Matilde Nardelli, "No End to the End: The Desert as Eschatology in Late Modernity,"Tate Papers 22 (Autumn 2014), http://www.tate.org.uk/research/publications/tate-papers/22/no-end-to-the-end-the-desert-as-eschatology-in-late-modernity (accessed April 28, 2017).
Fig. 17 - Michelangelo Antonioni, Still from Red Desert, 1964, film, Janus Films.

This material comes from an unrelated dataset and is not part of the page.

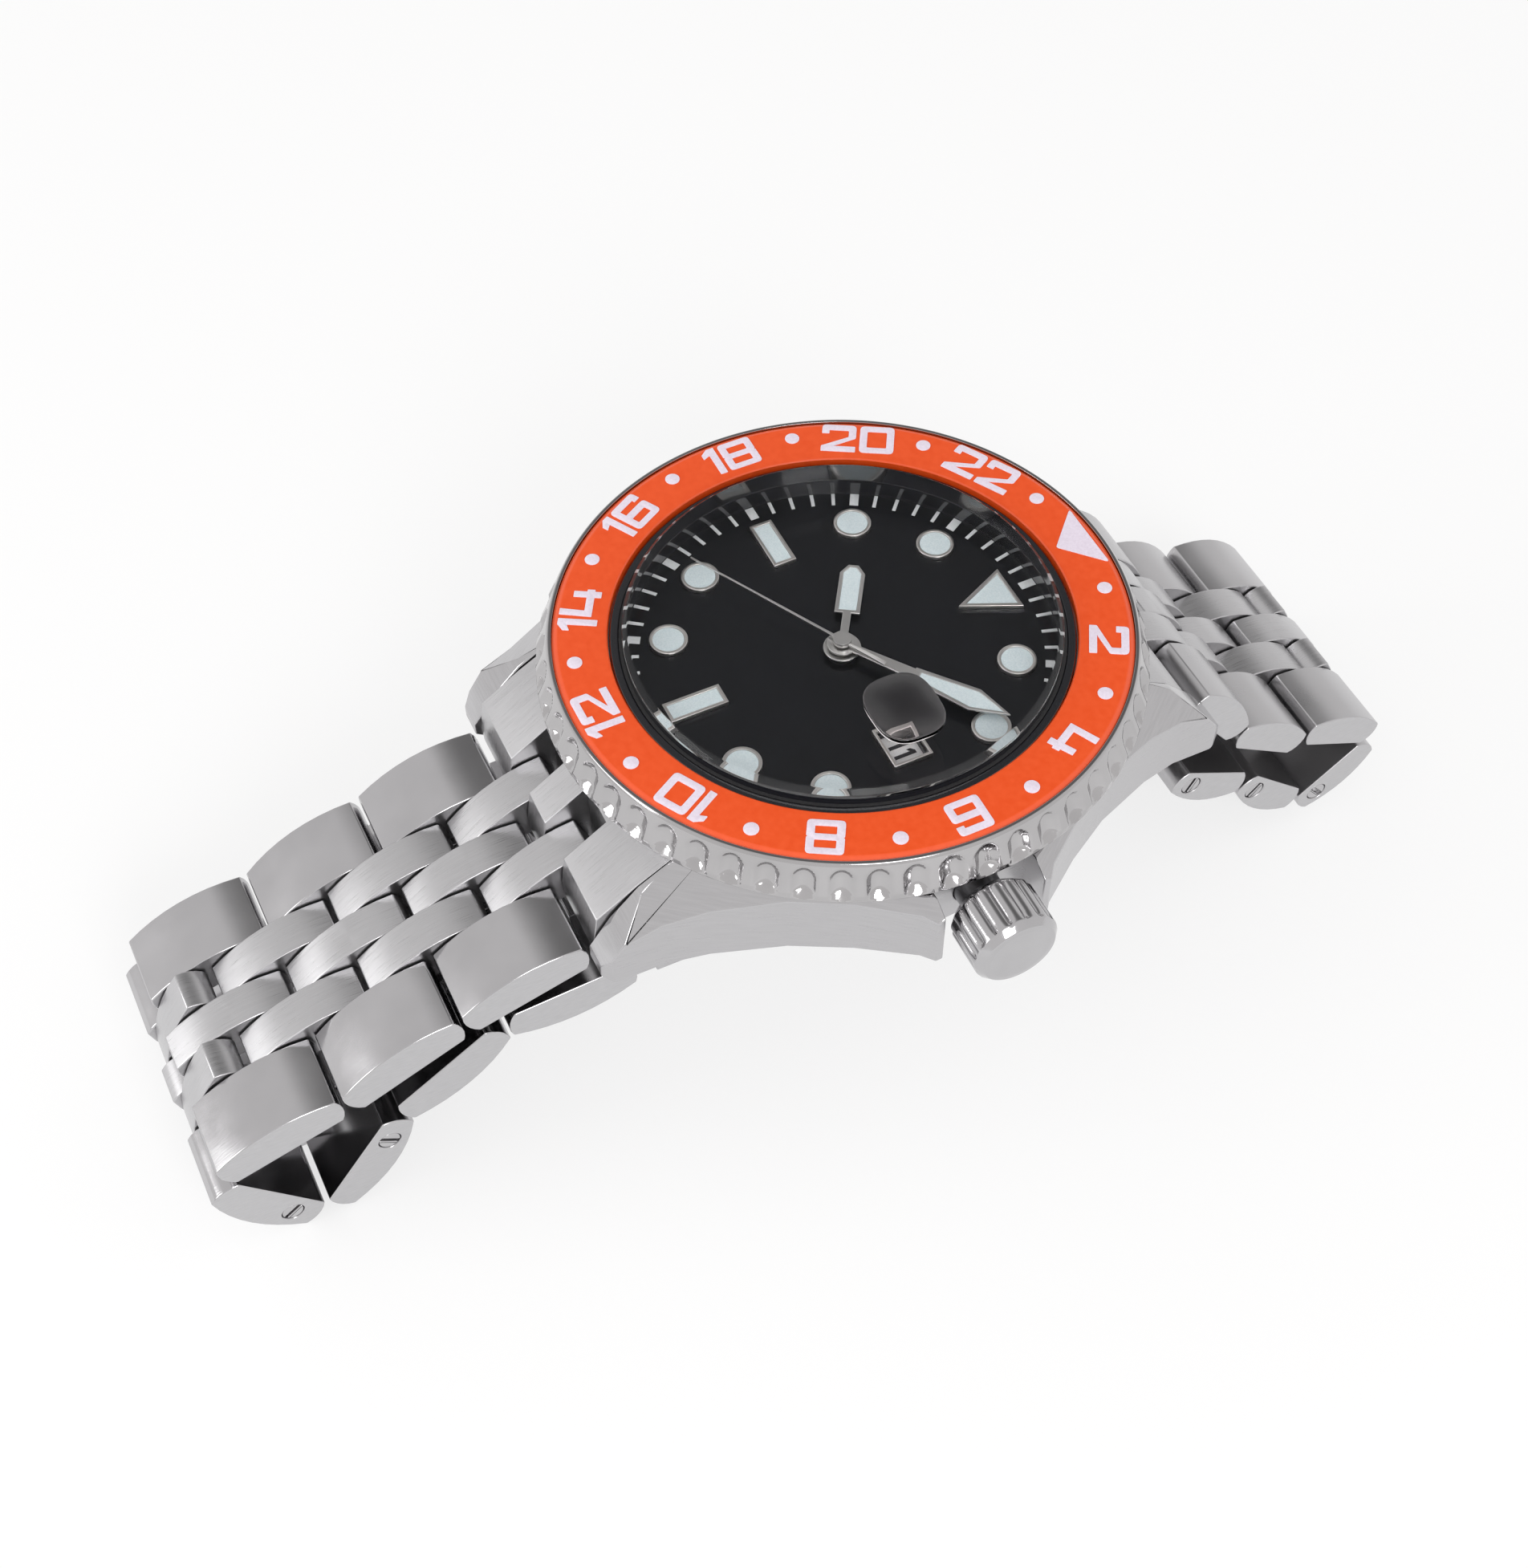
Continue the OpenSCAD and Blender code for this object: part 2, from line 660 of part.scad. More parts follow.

In Red Desert's final moments Valerio asks Giuliana about whether the noxious mustard-yellow smoke emitted from the stacks will harm the birds that flit and soar overhead. They will learn not to fly there, Giuliana tells him. As her acknowledgment of the toxicity of their surroundings signals, modern life and the built environment that structures it potentially yield pathologies both physical and psychic. Nonetheless, perhaps pushing against the overwhelming rationality characterizing our industrial era and its new "monuments" can produce something less lamentable. Finding moments of poetry in the technological environment might liberate us from the strictures of a technocratic existence. By "wastefully" expending energy for aesthetic rather than economic ends, the artworks and film implicitly beg a reassessment of practicality and rationality. The various "industrial arts" discussed in this essay illuminate the many sides—positive and negative—of our contemporary mode of existence. These artistic experiments yield different reactions; with the distance provided by reframing, we can more fully contemplate and comprehend modern life.